The Whole Harry Potter Thing

You would have to be living under a rock to not know that the final film installment of the Harry Potter series came out this weekend, and you can bet your bottom dollar that I braved the crowds to see it at midnight. I'm certainly not the most ravenous fan out there, but a life long fan just the same, and the end of the series symbolises many of the same things for me as it does for the characters. The end of an era, of childhood.

The first book came out when I was in the third grade. I remember it vividly because my teacher told my mother that I was not a strong enough reader to read the books which, of course, just made me want to read them more. The character's ages were close to mine, and in a weird way reading about their growth towards adult hood helped me in mine. I never had to fight the forces of evil, but I did have to deal with temptation, choices, responsibility, love, sacrifice, and friendship. I'm still dealing with them. I always will be.

And it's not just me. Such a huge percentage of my entire generation has felt what I have felt. It unifies all of us people around the world who don't know each other, but share a story. It’s not just the end of a movie. It’s the end of a relationship that started when I was in third grade and continued through film to my Junior year of college. It’s saying goodbye too the people who not only live in the book, but in myself - the ones who helped me learn how to grow up, that it's okay to be ordinary, or extra ordinary, or misunderstood. Above all, these people and books taught me that each of us is fighting through life in our own terrifying way. But some of us are fighting for something more that life.

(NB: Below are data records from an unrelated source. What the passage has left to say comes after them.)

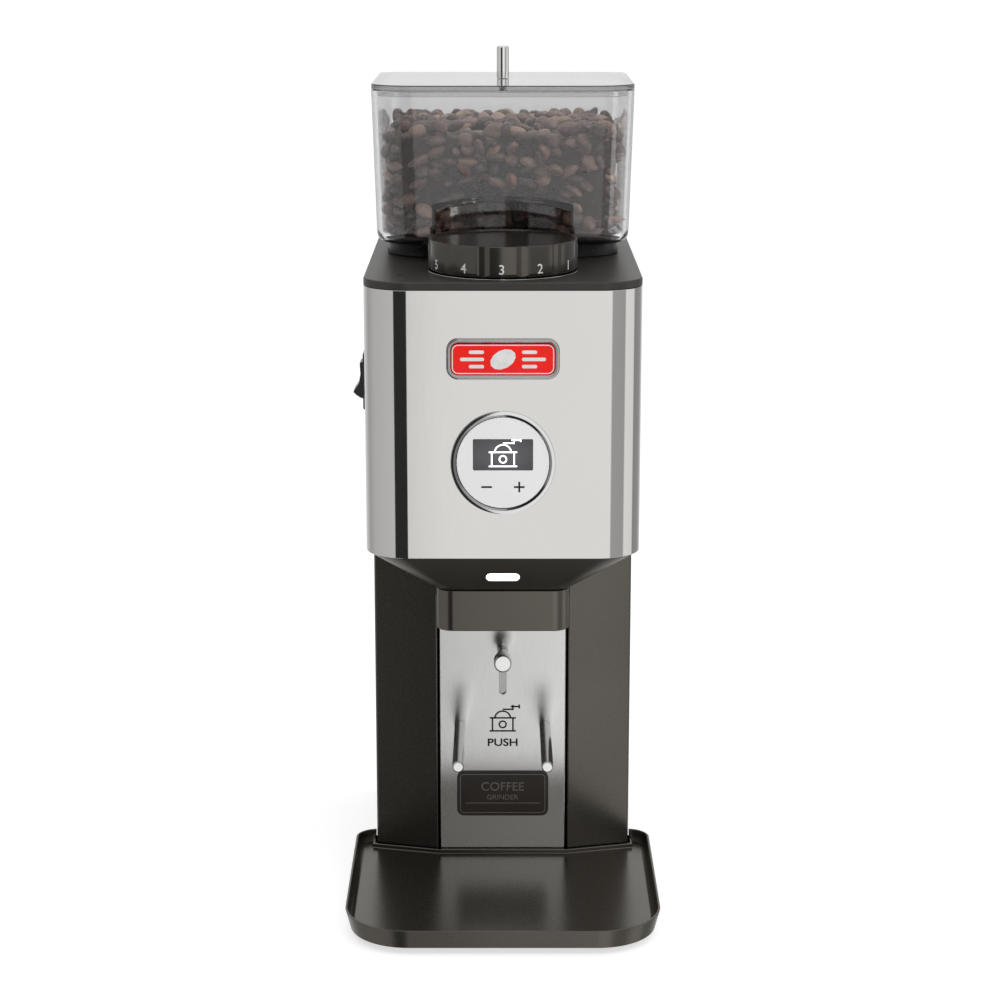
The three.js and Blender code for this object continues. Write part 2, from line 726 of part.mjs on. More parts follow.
function buildRocker() {
  const side = -bodyWidth / 2;
  const frame = (grow) => rectangle(rockerY - rockerWidth / 2 - grow, rockerY + rockerWidth / 2 + grow,
    rockerZ - rockerHeight / 2 - grow, rockerZ + rockerHeight / 2 + grow, 1.5, 3);
  const housing = cut(
    join(prismAcross(frame(0), side - 2, side - gap / 3), prismAcross(frame(-2.4), side - 1, side + 16)),
    prismAcross(frame(-3.6), side - 5, side + 13),
  );
  add('switch_housing', housing, finish.blackPlastic);
  const deep = rockerWidth / 2 - 3.6 - runningGap;
  const reach = rockerHeight / 2 - 3.6 - runningGap;
  const end = (from, to) => {
    const arc = new THREE.EllipseCurve(rockerPivot, 0, reach, reach, Math.PI + from, Math.PI + to, from > to);
    return arc.getPoints(4);
  };
  const paddle = [
    ...end(rockerOut, Math.PI / 2), new THREE.Vector2(4, -reach + 3), new THREE.Vector2(4, reach - 3),
    ...end(-Math.PI / 2, -rockerIn), new THREE.Vector2(-3.4, 3), new THREE.Vector2(-4.2, -1.5),
  ];
  const pivots = rodBack(1.2, rockerPivot, 0, rockerY - deep - gap, rockerY + deep + gap, 12);
  const blade = join(prismBack(paddle, rockerY - deep, rockerY + deep), pivots);
  add('switch_paddle', blade, finish.blackPlastic, side, 0, rockerZ);
}

function buildDisplay() {
  const face = casingFront - 1;
  const bezel = turned([
    [displayFaceRadius + gap, 8], [displayFaceRadius + gap, 0.6], [displayFaceRadius + 1, 0],
    [displayRadius - 0.8, 0],
    [displayRadius, 0.5], [displayRadius, 1 - gap / 3], [displayFaceRadius + 0.9, 1 - gap / 3],
    [displayFaceRadius + 0.9, 8],
  ], 40).rotateX(-Math.PI / 2);
  add('display_bezel', bezel, finish.chrome, 0, face, displayZ);
  const window = rectangle(
    -screenWidth / 2, screenWidth / 2, screenRise - screenHeight / 2, screenRise + screenHeight / 2, 0.6, 2,
  );
  const disc = cut(
    prismBack(circle(displayFaceRadius, 0, 0, 48), face + 0.5, face + 1.8), prismBack(window, 0, face + 5),
  );
  add('display_face', disc, finish.paleFace, 0, 0, displayZ);
  const half = screenWidth / 2 + 1;
  const tall = screenHeight / 2 + 1;
  add(
    'display_screen', box(-half, half, face + 1.9, face + 4.2, screenRise - tall, screenRise + tall),
    finish.screen, 0, 0, displayZ,
  );
  const board = join(
    prismBack(circle(displayFaceRadius - 1, 0, 0, 32), face + 4.6, face + 6.2),
    box(-7, 7, face + 6, face + 10, -12, -5),
  );
  add('display_board', board, finish.board, 0, 0, displayZ);
}

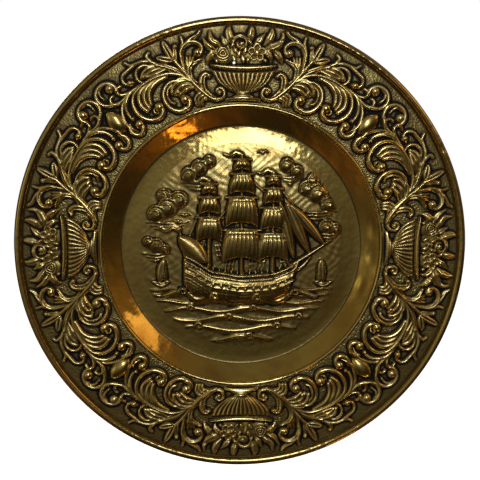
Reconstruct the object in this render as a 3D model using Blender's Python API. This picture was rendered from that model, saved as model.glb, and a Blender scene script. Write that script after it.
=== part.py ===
"""Embossed brass wall plate with a scroll border, four flower vases and a ship in its floor.

The plate is one pressed sheet. It stands upright: the front faces -Y, the wall is on the +Y side and
the top vase is up. The origin is the centre of the hanging hole, on the back of the sheet.
Sizes below are millimetres on the real plate and are turned into metres when the mesh is made.
"""

import math

import bmesh
import bpy
import numpy as np
from mathutils import Matrix

for old in list(bpy.data.objects):
    bpy.data.objects.remove(old, do_unlink=True)

MM = 0.001

# The sheet and its turned profile: radii from the plate's axis, heights in front of the floor.
PLATE_RADIUS = 250.0
SHEET = 0.8
FLOOR_RADIUS = 133.0
LIP_RADIUS = 156.9
LIP_HALF_WIDTH = 1.6
LIP_RISE = 1.9
BAND_INNER_HEIGHT = 15.7
BAND_SLOPE = 0.0705
CREASE_WIDTH = 1.0
CREASE_DEPTH = 0.8
ROLL_RADIUS = 4.1
ROLL_RISE = 1.2
WALL_HOLLOW = 1.6

# The chased work: how far each kind of ornament stands out of the sheet.
SCROLL_RISE = 4.6
LEAF_RISE = 3.8
VASE_RISE = 6.0
FLOWER_RISE = 5.4
EGG_RISE = 6.6
SHIP_RISE = 7.0
FLOOR_MARGIN = 16.0

# The hole for the nail, at a place on the band left of the top vase's middle line.
HOLE_DIAMETER = 3.2
HOLE_PLACE = (-10.0, 45.0)
HOLE_SIDES = 16
CUTTER_LENGTH = 40.0

# Places that follow from the sizes above.
BAND_INNER = LIP_RADIUS + LIP_HALF_WIDTH + 1.0
CREASE_RADIUS = PLATE_RADIUS - 2 * ROLL_RADIUS - 0.5
BAND_OUTER = CREASE_RADIUS - CREASE_WIDTH
BAND_OUTER_HEIGHT = BAND_INNER_HEIGHT + BAND_SLOPE * (BAND_OUTER - BAND_INNER)
MEDALLION_RADIUS = FLOOR_RADIUS - FLOOR_MARGIN

# The mesh: ring segments of the plain parts, and the dense grid that the relief is cut on.
RING = 80
FINE = RING * 16
BAND_ROWS = 78
DISC_ROWS = 80
FACES = 9700
SHARP_ANGLE = 40.0

# The ornament is drawn on a strip: x runs along it from a vase's middle line to the egg's, y runs
# outwards from the lip to the crease. The strip is an eighth of the band.
STRIP_LENGTH = 157.0
STRIP_WIDTH = 83.4
BAND_UNIT = (BAND_OUTER - LIP_RADIUS) / STRIP_WIDTH

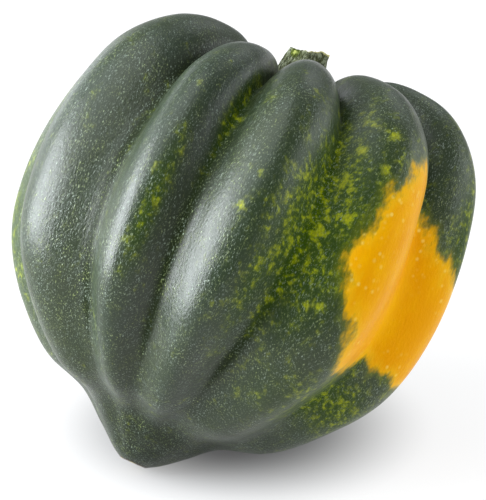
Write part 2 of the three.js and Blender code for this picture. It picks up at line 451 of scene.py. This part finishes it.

Harry Potter was the first book that I took seriously, the first time I read past words and reached something else. That was the same year that I began to think about writing. In some strange, convoluted way, Harry Potter was the start of my adult life - my career, and the only thing that has consistently made me happy, content.


I guess I'm just trying to say, Thank you J.K. Rowling. Thank you for happening upon a pot of gold, and thank you for sharing it with me. With us.

Me at the midnight showing. If you can't see the shirt, I combined the deathly hallows with a lightning bolt. Yeah. Clever.

1 comment:

Jessi LaRue (Jessi Haish) said...

awwww yay :) Harry Potter was my childhood, and holds a special spot in my heart to this day.